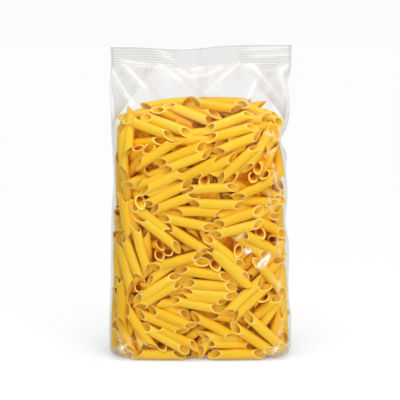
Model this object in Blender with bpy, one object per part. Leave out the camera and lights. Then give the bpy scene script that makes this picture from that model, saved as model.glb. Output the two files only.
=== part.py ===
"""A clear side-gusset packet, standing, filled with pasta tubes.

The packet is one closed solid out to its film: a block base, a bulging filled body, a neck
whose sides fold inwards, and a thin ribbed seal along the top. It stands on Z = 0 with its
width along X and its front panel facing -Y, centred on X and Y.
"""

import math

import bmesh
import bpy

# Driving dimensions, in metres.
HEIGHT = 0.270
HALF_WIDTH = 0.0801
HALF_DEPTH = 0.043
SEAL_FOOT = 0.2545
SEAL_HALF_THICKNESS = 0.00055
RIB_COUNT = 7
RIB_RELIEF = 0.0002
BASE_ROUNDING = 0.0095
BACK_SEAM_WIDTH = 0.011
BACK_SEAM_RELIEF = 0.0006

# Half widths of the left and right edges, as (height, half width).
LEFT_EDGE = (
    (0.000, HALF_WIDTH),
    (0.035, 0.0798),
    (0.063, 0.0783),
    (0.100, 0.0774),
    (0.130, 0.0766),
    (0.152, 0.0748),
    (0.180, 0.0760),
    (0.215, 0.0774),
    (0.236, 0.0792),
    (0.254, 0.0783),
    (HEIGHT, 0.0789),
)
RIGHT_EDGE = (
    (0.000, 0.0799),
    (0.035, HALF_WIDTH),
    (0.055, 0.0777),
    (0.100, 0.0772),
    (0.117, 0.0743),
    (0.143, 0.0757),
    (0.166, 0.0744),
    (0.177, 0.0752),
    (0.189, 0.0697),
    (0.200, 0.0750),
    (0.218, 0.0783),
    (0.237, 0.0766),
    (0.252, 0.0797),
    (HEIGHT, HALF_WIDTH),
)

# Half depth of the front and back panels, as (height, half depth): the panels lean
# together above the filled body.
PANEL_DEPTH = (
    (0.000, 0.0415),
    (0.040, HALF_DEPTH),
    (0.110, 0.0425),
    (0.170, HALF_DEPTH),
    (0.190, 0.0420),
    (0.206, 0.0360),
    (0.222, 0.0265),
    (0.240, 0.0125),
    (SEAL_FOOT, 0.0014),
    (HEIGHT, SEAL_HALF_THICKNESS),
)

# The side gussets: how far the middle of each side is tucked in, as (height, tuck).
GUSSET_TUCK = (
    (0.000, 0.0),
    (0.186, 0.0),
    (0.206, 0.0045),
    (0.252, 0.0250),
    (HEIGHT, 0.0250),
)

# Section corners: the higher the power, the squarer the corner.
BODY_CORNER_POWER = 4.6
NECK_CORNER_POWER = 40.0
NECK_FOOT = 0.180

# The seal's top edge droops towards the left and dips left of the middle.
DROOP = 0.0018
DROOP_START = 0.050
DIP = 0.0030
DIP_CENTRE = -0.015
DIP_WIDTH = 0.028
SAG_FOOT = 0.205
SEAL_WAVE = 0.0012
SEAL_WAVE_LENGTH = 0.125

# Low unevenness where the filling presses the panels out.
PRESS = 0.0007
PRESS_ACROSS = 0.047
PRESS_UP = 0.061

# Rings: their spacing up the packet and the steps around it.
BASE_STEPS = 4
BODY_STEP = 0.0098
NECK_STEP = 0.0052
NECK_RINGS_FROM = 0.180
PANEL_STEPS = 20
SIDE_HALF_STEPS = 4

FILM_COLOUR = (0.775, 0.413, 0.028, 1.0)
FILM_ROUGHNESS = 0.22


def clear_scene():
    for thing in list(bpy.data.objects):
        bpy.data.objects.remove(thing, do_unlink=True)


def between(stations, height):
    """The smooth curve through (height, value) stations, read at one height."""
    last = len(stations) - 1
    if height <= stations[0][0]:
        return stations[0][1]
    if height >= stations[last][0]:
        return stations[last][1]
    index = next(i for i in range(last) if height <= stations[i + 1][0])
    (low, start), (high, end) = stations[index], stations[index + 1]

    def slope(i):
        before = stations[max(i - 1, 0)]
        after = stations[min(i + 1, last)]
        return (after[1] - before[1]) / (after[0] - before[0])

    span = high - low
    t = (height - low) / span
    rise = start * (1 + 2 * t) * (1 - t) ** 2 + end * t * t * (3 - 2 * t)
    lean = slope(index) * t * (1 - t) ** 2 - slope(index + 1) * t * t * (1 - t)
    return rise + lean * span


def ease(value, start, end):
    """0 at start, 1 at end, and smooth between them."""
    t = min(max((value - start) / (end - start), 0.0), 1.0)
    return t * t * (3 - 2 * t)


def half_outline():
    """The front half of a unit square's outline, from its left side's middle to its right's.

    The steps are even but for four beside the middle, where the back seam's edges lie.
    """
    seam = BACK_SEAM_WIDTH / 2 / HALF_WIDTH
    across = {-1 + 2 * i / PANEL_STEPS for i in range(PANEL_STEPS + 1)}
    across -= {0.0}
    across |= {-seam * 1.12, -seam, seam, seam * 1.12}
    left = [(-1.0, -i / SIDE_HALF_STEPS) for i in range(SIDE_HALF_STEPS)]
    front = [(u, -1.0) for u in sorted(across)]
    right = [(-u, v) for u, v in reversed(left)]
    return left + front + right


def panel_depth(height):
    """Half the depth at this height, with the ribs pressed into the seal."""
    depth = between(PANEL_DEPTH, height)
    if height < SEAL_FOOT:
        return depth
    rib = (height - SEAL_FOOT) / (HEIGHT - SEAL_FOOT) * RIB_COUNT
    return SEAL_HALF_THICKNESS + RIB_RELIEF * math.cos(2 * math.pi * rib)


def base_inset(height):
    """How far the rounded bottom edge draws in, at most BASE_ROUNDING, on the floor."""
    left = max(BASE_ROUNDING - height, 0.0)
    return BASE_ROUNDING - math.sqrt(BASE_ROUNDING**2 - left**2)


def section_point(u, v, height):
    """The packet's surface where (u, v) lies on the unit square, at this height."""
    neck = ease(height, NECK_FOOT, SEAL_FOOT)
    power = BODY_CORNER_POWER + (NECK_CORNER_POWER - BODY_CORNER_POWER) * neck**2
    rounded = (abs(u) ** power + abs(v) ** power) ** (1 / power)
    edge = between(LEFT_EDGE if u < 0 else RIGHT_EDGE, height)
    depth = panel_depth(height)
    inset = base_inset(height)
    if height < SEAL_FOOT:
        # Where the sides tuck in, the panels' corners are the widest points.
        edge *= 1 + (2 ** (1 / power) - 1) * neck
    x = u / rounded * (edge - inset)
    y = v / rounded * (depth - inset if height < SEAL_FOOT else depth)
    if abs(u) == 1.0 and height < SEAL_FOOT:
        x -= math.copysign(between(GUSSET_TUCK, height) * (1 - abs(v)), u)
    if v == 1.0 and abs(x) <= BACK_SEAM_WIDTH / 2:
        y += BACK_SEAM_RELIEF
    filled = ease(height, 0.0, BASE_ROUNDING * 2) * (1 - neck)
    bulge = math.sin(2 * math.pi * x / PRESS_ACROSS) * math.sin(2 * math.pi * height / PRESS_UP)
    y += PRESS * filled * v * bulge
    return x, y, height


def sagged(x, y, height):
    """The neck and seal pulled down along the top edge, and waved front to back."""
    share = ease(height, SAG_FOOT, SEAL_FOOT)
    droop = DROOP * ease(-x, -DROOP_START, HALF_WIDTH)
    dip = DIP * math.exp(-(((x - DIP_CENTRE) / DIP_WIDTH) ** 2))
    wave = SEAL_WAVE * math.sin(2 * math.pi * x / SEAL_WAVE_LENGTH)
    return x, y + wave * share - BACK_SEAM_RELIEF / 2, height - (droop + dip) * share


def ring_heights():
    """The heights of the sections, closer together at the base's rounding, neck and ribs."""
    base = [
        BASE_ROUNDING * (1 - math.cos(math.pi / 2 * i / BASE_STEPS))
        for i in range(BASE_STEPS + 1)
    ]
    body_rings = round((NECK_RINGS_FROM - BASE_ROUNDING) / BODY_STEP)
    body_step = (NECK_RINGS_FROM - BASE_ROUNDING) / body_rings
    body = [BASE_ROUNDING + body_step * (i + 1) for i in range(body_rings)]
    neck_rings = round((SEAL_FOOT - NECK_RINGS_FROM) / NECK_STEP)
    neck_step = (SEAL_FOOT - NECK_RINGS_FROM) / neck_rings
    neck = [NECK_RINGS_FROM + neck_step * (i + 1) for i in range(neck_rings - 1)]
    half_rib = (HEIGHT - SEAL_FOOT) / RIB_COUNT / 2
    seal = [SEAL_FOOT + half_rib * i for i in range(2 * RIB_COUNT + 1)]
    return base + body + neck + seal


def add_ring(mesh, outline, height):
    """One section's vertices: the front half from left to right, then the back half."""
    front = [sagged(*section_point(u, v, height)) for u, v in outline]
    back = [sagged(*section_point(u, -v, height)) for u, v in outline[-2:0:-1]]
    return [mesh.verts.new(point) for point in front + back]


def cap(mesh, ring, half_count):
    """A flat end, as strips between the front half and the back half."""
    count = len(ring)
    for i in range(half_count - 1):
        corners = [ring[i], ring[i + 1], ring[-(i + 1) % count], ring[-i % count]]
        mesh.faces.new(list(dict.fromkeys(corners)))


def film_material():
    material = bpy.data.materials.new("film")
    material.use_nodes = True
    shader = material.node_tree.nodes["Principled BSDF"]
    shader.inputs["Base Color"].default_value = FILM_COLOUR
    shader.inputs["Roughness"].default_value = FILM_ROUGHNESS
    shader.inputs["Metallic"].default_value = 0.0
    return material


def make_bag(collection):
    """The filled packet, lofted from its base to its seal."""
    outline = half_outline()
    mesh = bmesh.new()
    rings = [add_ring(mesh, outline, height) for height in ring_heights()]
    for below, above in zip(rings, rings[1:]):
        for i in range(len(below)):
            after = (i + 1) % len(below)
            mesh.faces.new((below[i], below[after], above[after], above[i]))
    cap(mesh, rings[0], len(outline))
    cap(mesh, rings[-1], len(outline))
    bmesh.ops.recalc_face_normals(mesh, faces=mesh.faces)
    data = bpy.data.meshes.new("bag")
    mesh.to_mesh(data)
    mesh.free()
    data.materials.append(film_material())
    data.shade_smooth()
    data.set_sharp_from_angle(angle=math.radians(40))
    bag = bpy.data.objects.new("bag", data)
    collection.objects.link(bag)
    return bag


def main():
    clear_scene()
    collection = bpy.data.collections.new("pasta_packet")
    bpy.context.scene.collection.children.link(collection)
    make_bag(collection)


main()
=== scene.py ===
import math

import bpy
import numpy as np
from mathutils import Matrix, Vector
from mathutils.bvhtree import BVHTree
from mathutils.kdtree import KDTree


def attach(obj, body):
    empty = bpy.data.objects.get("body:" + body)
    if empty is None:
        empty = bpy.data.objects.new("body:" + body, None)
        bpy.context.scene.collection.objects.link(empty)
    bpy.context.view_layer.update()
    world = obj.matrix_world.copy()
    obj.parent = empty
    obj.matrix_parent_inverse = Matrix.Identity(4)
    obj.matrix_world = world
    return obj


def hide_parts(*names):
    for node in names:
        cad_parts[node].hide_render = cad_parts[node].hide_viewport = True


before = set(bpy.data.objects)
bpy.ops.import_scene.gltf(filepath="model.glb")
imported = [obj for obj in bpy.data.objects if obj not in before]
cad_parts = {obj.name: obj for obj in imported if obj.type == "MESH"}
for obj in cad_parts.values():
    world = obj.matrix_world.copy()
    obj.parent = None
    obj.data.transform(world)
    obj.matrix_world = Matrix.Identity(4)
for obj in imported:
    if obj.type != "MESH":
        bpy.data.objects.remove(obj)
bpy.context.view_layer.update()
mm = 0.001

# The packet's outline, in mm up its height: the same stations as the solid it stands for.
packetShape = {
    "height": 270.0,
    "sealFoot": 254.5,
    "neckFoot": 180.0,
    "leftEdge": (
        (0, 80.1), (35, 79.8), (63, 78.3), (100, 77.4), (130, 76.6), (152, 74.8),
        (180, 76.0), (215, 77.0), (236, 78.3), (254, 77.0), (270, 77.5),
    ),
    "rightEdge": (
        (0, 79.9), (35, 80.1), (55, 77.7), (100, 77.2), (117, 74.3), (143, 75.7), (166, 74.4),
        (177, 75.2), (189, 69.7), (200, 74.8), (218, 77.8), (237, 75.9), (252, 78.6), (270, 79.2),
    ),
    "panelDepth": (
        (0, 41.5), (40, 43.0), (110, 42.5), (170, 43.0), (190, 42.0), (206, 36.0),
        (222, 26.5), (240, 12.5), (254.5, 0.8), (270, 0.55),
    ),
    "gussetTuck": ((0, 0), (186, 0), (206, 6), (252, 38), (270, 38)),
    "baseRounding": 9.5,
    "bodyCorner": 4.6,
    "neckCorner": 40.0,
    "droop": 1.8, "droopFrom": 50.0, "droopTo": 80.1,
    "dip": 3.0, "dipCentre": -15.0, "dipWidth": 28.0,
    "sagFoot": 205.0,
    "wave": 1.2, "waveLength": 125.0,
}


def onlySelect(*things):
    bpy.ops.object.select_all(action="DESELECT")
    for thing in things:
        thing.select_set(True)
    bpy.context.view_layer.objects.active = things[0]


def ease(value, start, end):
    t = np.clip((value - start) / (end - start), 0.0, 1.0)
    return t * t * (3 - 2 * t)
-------
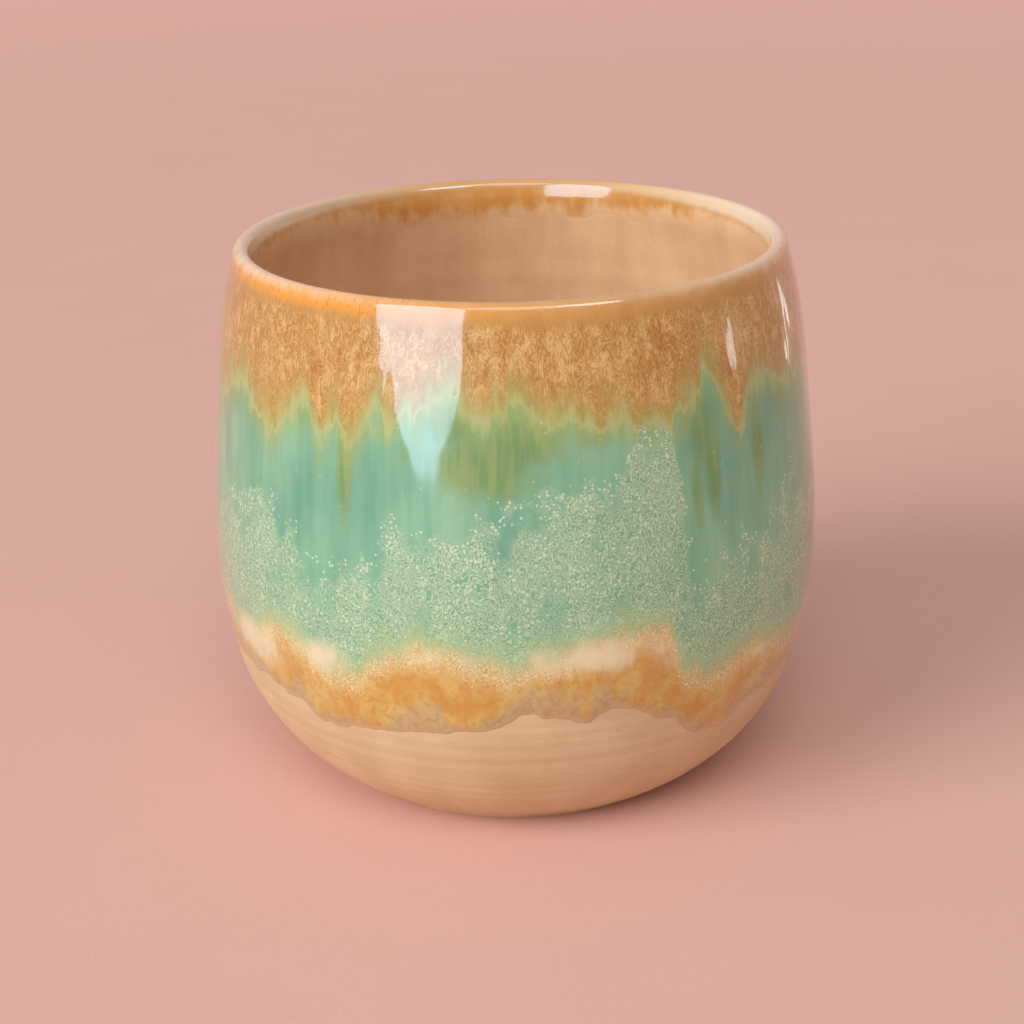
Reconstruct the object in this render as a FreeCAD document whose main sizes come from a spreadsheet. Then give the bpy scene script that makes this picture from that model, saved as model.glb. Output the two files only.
-------
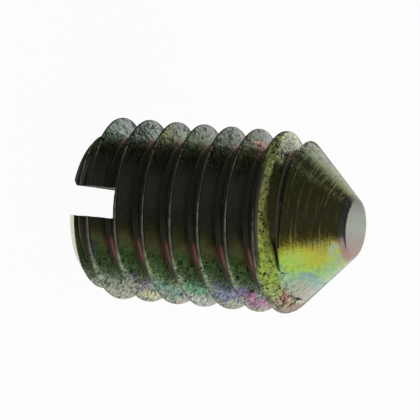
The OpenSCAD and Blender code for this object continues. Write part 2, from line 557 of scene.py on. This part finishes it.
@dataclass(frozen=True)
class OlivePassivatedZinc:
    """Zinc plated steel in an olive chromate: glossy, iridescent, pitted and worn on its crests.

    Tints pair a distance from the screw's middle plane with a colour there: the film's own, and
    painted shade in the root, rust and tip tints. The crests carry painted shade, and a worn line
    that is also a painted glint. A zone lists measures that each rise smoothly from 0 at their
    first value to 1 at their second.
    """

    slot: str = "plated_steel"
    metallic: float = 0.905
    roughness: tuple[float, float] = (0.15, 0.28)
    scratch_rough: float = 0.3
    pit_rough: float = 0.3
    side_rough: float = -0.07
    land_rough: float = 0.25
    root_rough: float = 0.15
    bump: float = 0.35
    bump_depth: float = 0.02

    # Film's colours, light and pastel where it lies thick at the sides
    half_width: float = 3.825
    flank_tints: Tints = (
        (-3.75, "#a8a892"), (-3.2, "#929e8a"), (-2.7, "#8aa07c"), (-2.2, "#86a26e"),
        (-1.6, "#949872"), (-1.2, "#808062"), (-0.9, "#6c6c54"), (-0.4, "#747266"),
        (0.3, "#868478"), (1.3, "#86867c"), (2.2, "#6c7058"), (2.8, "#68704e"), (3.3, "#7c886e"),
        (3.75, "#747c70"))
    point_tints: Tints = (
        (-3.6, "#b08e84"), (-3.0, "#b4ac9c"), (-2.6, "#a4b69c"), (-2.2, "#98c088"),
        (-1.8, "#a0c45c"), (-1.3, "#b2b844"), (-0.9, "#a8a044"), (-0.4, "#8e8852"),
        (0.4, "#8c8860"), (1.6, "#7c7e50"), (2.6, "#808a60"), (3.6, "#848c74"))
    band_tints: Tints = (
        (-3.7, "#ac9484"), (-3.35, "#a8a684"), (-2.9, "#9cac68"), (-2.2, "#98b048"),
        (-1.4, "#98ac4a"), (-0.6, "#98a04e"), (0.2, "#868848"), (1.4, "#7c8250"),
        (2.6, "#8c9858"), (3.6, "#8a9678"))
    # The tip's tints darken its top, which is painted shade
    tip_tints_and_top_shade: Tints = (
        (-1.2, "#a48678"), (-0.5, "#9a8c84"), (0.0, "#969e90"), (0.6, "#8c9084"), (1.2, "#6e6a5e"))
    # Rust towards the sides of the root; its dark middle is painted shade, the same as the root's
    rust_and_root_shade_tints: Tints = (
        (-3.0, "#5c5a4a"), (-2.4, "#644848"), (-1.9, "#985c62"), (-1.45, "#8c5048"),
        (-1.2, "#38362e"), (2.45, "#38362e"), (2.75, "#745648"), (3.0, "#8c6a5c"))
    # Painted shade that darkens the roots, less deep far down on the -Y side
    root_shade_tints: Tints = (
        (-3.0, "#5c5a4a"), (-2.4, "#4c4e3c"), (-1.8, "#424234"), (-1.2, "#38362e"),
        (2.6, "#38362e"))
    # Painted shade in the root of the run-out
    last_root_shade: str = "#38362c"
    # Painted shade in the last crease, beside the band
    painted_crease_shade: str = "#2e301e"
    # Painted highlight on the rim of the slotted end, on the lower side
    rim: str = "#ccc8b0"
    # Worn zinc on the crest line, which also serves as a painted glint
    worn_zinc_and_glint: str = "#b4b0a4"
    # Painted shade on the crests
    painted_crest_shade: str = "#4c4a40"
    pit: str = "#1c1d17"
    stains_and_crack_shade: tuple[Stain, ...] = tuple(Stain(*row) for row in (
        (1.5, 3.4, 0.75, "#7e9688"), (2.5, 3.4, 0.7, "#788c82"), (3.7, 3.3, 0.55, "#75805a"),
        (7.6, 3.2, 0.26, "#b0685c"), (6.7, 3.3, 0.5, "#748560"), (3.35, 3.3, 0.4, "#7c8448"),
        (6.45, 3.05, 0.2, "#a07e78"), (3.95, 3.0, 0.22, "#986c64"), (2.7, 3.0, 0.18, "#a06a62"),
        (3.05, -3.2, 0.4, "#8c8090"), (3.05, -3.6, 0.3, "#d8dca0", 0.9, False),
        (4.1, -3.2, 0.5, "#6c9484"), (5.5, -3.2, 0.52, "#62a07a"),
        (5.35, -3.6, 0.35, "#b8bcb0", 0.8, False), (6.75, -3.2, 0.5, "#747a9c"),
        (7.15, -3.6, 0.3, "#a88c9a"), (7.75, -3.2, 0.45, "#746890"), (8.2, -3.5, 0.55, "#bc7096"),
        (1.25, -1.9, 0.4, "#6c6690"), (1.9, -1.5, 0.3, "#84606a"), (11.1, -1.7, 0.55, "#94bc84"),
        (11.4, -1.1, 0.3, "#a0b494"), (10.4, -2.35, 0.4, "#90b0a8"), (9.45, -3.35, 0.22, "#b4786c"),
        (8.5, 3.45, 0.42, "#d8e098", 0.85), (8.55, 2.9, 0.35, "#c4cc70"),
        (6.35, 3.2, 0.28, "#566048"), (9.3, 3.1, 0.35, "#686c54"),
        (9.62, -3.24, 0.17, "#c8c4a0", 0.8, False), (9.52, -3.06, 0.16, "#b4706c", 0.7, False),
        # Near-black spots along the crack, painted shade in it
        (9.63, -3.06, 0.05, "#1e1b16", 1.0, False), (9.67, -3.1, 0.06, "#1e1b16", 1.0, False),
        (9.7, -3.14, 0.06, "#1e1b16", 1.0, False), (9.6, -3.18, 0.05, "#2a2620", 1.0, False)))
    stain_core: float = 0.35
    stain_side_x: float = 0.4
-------
» **The task**: From the entries above, return each line with the word "Blender" in it.

» **Answer**:
Model this object in Blender with bpy, one object per part. Leave out the camera and lights. Then give the bpy scene script that makes this picture from that model, saved as model.glb. Output the two files only.
The OpenSCAD and Blender code for this object continues. Write part 2, from line 557 of scene.py on. This part finishes it.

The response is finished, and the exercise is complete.